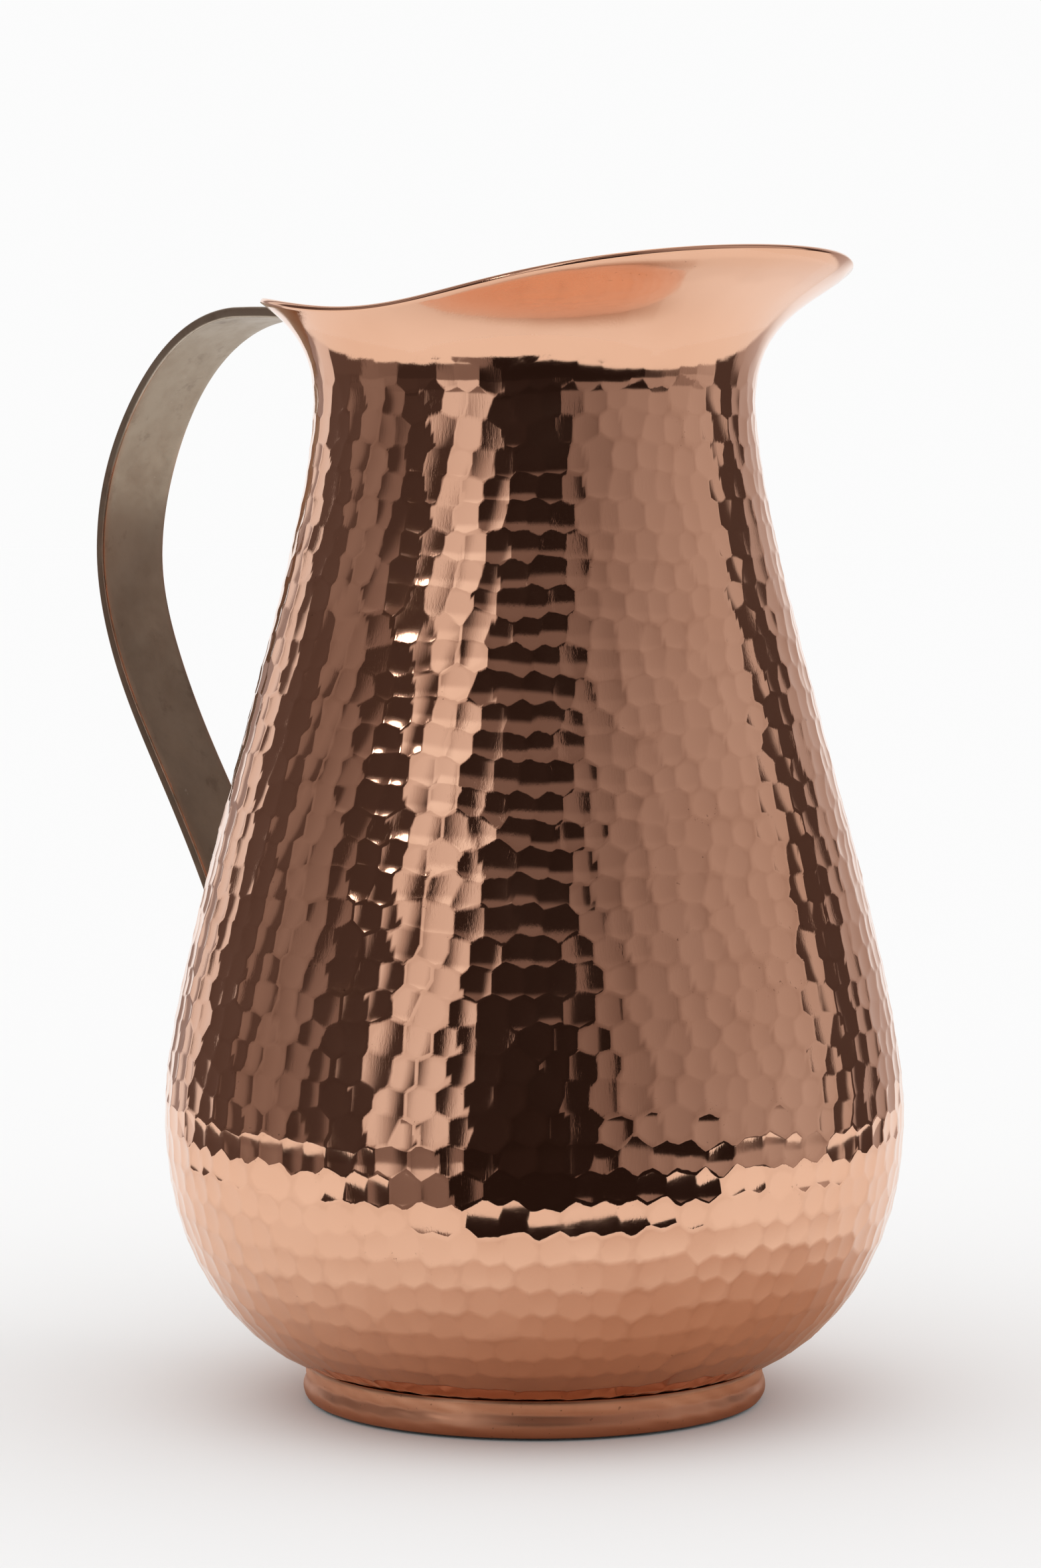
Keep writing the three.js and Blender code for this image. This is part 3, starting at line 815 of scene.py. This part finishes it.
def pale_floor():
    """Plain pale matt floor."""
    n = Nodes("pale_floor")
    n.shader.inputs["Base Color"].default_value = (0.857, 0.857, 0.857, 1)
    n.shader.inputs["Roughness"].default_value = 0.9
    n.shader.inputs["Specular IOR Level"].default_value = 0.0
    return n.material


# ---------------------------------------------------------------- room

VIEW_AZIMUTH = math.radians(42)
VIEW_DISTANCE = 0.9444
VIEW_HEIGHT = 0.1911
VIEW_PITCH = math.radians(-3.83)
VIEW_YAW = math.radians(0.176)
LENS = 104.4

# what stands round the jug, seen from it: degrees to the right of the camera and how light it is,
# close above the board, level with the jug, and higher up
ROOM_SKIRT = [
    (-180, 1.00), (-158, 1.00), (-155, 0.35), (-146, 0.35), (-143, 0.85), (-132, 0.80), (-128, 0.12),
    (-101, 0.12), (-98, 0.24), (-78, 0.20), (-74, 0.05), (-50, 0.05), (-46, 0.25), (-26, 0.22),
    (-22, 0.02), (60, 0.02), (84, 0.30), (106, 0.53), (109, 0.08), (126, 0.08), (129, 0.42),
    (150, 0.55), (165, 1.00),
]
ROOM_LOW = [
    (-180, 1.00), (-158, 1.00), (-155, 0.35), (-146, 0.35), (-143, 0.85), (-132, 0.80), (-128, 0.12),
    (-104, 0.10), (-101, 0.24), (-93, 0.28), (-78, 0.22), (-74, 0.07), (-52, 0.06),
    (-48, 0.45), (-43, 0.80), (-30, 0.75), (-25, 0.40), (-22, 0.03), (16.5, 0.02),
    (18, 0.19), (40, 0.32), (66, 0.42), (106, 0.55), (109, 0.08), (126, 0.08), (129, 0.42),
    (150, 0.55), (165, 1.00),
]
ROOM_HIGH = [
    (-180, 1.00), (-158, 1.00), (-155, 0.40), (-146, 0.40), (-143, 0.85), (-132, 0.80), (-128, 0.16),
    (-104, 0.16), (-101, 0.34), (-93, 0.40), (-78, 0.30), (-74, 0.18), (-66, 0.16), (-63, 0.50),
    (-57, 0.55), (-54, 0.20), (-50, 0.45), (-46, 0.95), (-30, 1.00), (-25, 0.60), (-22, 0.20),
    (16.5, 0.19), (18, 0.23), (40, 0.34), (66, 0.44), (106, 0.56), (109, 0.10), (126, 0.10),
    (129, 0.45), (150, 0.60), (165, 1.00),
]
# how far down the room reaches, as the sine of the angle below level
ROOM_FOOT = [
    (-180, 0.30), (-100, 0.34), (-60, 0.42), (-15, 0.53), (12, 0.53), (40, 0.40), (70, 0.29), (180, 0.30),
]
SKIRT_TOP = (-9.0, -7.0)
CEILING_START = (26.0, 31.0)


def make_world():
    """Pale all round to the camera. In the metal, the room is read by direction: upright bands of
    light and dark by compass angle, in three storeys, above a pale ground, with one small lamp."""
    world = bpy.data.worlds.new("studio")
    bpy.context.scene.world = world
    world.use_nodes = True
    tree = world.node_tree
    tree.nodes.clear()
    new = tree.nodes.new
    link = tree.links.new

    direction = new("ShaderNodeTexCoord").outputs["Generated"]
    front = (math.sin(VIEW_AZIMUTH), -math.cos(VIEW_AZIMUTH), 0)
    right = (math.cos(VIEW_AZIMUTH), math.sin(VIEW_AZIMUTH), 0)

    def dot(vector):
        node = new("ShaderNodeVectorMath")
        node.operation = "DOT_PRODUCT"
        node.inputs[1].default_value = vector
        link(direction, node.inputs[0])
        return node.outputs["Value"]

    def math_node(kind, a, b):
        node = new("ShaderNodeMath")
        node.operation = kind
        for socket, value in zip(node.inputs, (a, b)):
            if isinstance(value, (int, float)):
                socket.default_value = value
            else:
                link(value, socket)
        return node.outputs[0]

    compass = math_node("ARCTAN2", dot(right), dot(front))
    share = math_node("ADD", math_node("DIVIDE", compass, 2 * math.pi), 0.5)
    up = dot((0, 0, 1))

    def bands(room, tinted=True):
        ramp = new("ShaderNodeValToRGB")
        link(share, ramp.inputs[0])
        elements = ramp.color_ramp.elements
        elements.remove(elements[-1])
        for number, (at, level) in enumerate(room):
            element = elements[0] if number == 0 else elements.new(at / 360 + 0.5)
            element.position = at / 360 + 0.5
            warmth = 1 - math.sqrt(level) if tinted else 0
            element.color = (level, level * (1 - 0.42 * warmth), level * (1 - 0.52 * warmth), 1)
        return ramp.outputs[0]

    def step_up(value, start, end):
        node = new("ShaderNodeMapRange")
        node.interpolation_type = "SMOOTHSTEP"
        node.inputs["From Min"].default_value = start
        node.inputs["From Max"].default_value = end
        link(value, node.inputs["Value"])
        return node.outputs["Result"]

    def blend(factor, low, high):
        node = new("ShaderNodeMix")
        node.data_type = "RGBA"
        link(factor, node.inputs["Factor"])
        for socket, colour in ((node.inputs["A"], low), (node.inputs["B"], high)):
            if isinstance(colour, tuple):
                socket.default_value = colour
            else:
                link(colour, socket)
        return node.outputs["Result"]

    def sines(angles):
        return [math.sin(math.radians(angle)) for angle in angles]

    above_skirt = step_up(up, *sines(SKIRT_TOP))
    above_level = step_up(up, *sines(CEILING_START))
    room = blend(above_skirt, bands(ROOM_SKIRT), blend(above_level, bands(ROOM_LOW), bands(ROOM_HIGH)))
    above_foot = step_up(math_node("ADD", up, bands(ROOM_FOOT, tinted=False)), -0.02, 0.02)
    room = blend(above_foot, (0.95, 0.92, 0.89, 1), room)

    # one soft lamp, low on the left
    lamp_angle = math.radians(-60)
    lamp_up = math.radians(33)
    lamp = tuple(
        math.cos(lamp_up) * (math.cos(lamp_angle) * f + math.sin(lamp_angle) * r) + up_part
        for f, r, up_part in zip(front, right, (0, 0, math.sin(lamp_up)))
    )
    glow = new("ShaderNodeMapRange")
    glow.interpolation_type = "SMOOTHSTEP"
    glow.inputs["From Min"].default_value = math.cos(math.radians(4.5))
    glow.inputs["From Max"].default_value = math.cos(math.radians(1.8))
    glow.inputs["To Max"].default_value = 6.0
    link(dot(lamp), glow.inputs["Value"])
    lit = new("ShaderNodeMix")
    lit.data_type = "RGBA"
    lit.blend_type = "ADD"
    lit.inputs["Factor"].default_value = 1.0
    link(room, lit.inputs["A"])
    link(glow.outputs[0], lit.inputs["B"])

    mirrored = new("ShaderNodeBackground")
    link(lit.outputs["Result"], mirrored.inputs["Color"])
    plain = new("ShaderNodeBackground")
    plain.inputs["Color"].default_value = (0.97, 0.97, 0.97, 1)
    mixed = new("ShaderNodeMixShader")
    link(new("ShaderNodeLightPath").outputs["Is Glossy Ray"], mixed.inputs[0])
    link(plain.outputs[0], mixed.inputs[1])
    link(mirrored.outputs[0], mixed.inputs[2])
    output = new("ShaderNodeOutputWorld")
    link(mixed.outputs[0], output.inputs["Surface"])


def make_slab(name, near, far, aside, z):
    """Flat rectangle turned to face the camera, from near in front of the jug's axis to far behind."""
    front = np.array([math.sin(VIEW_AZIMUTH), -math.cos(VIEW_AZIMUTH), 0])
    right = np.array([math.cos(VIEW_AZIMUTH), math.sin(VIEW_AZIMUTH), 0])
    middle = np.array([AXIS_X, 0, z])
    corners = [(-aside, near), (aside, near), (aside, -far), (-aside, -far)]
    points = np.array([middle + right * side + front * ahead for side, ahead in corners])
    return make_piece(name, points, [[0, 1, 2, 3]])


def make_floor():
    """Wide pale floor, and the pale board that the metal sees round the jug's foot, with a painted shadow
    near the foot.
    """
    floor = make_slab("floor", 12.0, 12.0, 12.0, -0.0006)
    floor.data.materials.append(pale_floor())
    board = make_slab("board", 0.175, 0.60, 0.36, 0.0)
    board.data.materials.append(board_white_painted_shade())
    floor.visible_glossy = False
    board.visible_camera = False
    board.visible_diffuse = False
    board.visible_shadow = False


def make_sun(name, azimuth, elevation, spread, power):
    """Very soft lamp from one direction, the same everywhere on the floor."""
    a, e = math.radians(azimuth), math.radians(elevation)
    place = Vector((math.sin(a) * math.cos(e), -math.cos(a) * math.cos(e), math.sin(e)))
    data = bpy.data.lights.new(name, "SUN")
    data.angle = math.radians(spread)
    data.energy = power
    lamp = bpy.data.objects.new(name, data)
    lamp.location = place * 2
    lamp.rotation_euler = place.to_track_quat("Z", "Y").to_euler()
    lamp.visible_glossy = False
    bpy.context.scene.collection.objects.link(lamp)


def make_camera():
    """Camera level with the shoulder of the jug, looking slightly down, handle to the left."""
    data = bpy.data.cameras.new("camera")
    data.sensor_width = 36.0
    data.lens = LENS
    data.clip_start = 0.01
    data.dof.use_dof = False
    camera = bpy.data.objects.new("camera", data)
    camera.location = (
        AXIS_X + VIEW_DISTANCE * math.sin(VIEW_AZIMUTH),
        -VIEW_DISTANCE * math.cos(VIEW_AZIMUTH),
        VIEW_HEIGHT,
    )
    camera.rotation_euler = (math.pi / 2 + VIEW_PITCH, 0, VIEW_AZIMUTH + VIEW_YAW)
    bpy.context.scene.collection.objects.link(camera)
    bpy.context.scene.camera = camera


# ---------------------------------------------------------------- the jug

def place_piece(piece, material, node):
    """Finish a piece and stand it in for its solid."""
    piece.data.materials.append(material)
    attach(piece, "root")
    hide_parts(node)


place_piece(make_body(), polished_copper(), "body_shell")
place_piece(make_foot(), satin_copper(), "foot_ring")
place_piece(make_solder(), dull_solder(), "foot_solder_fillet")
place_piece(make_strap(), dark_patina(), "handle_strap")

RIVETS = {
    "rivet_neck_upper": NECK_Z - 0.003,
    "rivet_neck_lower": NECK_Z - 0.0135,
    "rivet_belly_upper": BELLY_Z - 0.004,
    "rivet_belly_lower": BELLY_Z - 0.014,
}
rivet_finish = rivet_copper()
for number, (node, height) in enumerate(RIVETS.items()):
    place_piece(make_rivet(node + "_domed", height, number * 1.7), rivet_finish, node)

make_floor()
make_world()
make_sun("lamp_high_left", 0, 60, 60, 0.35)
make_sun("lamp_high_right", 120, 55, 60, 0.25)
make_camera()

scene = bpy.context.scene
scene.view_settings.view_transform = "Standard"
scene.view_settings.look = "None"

————————

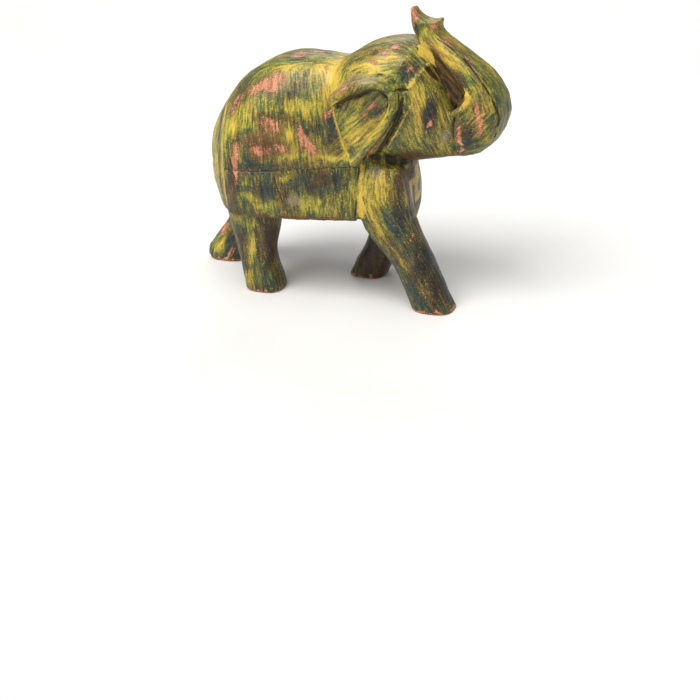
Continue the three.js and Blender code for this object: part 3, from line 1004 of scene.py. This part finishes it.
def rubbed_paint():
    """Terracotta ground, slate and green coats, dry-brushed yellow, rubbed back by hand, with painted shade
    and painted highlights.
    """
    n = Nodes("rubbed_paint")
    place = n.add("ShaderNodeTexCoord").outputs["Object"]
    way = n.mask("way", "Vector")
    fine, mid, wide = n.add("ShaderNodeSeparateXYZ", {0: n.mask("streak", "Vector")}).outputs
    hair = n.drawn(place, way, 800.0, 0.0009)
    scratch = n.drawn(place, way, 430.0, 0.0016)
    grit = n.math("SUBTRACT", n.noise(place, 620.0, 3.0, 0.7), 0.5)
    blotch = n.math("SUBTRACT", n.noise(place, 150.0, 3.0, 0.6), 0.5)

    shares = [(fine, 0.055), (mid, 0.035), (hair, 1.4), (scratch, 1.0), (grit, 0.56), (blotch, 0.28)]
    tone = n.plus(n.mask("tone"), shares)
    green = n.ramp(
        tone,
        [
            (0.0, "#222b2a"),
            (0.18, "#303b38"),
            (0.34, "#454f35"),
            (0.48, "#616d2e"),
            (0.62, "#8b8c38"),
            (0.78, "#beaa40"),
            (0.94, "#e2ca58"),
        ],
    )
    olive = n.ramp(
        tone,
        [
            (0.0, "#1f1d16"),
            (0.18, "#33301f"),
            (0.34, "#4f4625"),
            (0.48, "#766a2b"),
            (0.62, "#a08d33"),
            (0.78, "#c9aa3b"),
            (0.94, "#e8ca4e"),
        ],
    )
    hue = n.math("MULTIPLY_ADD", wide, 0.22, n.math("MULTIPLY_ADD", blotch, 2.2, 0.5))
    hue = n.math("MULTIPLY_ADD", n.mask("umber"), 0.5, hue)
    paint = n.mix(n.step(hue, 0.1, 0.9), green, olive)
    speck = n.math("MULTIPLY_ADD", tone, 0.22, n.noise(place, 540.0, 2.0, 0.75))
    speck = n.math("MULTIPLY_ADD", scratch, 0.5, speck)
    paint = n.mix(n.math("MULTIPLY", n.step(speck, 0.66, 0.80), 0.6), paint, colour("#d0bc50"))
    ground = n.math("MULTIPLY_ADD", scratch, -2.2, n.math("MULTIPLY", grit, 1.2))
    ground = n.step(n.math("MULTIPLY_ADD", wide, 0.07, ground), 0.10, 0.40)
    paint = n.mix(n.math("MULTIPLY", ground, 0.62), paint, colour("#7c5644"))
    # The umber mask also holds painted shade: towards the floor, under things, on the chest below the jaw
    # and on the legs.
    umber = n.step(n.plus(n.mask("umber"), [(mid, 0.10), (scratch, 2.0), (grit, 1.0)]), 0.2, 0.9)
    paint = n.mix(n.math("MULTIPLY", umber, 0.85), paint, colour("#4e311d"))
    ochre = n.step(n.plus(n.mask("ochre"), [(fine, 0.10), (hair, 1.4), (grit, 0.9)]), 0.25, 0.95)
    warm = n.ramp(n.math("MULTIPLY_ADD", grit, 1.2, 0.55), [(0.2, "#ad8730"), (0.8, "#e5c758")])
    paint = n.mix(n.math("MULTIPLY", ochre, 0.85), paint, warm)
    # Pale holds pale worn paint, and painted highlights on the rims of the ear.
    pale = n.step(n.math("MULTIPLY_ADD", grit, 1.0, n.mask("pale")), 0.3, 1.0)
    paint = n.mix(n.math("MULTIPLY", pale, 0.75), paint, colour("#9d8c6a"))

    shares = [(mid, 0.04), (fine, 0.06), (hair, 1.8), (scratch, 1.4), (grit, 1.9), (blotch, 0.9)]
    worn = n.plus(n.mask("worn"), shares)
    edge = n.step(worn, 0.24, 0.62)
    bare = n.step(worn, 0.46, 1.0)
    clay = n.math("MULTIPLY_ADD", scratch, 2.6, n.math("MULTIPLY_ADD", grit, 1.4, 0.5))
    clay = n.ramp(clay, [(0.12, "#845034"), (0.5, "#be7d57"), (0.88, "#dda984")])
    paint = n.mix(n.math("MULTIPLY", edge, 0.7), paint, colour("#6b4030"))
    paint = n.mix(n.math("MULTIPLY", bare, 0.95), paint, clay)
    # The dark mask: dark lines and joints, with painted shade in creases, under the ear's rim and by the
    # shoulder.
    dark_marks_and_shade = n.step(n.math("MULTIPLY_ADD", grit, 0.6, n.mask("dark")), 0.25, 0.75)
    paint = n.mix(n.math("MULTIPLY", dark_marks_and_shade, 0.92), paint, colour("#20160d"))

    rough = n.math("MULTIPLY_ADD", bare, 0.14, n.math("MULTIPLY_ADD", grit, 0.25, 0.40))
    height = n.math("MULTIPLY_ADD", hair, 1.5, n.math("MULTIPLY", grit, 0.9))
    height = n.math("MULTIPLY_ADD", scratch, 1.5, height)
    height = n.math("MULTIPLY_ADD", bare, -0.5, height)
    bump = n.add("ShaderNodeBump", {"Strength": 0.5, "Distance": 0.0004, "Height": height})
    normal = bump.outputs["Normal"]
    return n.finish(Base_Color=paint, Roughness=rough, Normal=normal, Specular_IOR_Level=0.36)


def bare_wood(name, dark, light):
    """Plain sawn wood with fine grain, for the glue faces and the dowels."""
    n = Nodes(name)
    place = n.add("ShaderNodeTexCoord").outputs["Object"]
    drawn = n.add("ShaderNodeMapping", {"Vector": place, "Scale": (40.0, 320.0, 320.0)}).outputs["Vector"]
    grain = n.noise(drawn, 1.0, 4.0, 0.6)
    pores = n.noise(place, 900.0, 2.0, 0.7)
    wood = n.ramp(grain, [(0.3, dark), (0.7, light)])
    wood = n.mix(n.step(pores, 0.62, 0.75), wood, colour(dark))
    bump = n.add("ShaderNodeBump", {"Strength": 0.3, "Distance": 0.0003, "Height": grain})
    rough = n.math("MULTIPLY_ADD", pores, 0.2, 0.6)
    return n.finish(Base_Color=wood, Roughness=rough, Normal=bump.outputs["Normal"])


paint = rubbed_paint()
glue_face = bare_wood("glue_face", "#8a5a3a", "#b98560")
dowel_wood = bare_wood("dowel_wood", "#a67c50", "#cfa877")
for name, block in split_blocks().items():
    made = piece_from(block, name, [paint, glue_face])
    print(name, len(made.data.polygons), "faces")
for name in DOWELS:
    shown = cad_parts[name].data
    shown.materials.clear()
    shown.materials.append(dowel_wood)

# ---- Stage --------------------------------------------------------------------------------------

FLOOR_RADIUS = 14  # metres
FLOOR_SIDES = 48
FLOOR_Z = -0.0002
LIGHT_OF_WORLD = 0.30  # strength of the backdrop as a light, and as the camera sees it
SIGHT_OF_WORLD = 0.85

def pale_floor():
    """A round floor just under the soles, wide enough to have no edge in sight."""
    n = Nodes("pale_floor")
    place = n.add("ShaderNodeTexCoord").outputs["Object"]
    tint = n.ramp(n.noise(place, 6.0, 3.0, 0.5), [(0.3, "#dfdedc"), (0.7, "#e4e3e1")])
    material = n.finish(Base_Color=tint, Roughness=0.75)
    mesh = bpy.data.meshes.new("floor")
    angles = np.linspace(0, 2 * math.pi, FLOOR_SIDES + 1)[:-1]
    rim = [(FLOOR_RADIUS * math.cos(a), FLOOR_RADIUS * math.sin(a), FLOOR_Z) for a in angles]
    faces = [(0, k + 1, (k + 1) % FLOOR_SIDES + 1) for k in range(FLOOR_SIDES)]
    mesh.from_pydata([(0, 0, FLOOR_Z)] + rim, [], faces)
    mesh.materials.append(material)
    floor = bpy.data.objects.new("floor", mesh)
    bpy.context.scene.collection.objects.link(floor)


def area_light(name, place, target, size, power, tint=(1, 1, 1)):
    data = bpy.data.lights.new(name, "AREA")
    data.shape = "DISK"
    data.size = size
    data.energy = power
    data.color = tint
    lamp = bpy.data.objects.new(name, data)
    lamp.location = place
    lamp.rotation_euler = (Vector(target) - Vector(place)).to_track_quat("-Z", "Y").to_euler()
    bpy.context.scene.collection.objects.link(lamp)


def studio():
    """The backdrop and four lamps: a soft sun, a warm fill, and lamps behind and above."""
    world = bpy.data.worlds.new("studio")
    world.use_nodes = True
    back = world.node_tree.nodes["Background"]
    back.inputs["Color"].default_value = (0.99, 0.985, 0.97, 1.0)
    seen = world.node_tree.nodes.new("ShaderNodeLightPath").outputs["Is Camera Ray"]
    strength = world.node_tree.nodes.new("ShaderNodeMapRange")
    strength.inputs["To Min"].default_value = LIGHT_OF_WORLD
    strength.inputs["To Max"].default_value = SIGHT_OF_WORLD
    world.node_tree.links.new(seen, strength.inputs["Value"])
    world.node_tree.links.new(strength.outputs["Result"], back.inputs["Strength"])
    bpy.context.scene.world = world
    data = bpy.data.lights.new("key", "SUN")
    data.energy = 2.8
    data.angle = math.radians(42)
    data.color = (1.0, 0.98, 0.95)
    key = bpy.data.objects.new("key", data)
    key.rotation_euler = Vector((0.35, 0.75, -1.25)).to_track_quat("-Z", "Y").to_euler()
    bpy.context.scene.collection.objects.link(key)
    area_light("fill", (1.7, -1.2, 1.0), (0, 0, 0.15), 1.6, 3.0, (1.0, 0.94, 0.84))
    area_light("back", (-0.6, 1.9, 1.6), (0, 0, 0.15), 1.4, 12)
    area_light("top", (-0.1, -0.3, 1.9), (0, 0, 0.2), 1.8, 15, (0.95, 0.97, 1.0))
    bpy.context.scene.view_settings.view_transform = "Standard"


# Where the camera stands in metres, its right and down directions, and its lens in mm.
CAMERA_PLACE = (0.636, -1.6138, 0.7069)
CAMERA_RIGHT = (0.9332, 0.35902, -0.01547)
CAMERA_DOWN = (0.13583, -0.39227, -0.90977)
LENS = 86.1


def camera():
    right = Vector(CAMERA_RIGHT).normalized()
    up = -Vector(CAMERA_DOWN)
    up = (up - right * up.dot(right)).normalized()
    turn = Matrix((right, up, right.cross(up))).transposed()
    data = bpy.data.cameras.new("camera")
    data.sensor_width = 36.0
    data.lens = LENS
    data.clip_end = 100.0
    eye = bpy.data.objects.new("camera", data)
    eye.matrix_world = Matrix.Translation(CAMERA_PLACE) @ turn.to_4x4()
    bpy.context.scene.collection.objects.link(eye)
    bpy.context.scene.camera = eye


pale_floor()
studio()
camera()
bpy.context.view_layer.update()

————————

◆ **GIVEN INSTRUCTION**
From the records, copy every line that has the string "this" in it.

◆ **CORRECT RESPONSE**
Keep writing the three.js and Blender code for this image. This is part 3, starting at line 815 of scene.py. This part finishes it.
Continue the three.js and Blender code for this object: part 3, from line 1004 of scene.py. This part finishes it.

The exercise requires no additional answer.